I'm also interested in when and why this ability to use audience design declines and what factors support efficient conversation in older adults.


Interaction between memory and language use

Memory representations of what is and is not jointly known are necessary in order for speakers to tailor their utterances based on the knowledge and perspective of the addressee. If a speaker fails to remember what they have said in the past, they might repeat this information to the same addressee multiple times, thus making conversation inefficient and redundant. I take an interdisciplinary approach, aiming to understand the interdependence between memory and language in natural conversation. I examine how interlocutors – speakers and listeners – establish memory representations while communicating. Two naïve participants are recruited and have a naturalistic conversation, and then perform a memory test. I found that speakers had better memory for past referents than listeners, which is consistent with generation effect in the memory literature. However, this speaking benefit for memory for the past referent did not extends to memory for unmentioned aspects of the discourse context.

I also explore amnesic patients’ language production to test how they produce audience design and formulate memory representations of what different partners do and do not know. Individuals with amnesia have severe impairment in declarative memory caused by bilateral hippocampal damage (Duff & Brown-Schmidt, 2012). Hippocampus is believed to play a crucial role in the formation of new memories about experienced events. Thus, if hippocampus is impaired, updating memory representations of joint knowledge during conversation might be difficult for individuals with amnesia. One question that has not been addressed is whether this amnesic population is able to establish partner-specific joint knowledge during conversation. I examine whether individuals with amnesia are able to formulate partner-specific memory representations of joint knowledge and flexibly use them, like normal populations.
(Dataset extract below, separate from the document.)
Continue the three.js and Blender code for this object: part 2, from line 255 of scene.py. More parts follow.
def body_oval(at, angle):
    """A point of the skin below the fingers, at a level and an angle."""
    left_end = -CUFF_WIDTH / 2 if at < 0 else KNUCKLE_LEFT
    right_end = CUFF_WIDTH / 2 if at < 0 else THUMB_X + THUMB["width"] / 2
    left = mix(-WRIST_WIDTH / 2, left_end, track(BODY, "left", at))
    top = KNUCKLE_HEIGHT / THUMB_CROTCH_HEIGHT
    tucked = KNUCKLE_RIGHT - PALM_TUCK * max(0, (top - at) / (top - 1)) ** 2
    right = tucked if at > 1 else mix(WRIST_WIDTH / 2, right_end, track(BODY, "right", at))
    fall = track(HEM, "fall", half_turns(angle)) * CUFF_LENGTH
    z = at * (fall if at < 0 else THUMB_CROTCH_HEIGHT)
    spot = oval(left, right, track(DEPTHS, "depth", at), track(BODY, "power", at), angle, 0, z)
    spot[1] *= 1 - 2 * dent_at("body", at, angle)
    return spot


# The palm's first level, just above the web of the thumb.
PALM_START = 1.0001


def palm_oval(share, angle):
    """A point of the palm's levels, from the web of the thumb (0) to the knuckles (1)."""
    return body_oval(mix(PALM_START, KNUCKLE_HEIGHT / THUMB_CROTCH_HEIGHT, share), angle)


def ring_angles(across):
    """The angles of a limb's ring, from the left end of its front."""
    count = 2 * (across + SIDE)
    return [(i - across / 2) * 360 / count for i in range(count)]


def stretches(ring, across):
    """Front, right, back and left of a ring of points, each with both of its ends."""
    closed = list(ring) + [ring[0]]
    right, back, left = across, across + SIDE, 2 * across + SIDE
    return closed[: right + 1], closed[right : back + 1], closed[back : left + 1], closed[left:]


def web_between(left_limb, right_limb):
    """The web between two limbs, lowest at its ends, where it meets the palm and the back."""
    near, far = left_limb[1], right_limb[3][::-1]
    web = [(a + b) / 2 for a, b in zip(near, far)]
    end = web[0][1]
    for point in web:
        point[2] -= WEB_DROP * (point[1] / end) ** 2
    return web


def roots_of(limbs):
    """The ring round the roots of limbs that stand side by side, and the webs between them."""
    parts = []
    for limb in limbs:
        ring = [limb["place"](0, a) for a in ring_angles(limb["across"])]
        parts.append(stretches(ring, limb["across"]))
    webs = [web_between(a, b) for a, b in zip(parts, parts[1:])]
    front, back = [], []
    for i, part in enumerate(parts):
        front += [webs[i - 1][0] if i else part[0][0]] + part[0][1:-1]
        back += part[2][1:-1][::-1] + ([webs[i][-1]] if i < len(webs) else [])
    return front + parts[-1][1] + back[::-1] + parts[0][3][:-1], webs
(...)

I also work with individuals with neurodegenerative diseases who have memory and cognitive impairments, such as individuals with dementia (e.g., Alzheimer's disease).


Lexical differentiation (while recording eye movements or electrical brain activity (ERP))

Lexical differentiation is a phenomenon, which refers to the tendency of speakers to elaborate their referring expressions with modifiers, e.g., “the striped shirt”, if a different exemplar from the same category had been mentioned in the past, e.g. “the shirt” (Van der Wege, 2009). This suggests that speakers typically take into account both the local context, as well as the discourse history when designing definite referring expressions. Although Lexical differentiation has been replicated in production many times, listeners showed no evidence of lexical differentiation in behavioral studies (e.g., eye-gaze; Yoon & Brown-Schmidt, 2014). I revisit lexical differentiation in both production and comprehension by testing (in)appropriately differentiated expressions while recording participants' electrical brain activity.


Process of disfluency

Speakers are often disfluent (~6 per 100 words in spontaneous speech). Disfluency (e.g., "um" or "uh") does not contain any linguistic information, but listeners tend to actively process disfluency and predict upcoming words following disfluency. It is well establish that young adults predict something hard to label or discourse new referents following the speaker's disfluency (Arnold et al., 2004). They also easily cancel this expectation when there is a certain reason why the speaker is disfluent (e.g., when there is a naive partner who just join the conversation, Yoon & Brown-Schmidt, 2014). I'm interested in how children process disfluency in particular when they interact with multiple partners who share different knowledge each other. My research shows that 4-year-old children flexibly process disfluency with respect to the current partner's knowledge state, rather than based on their egocentric knowledge.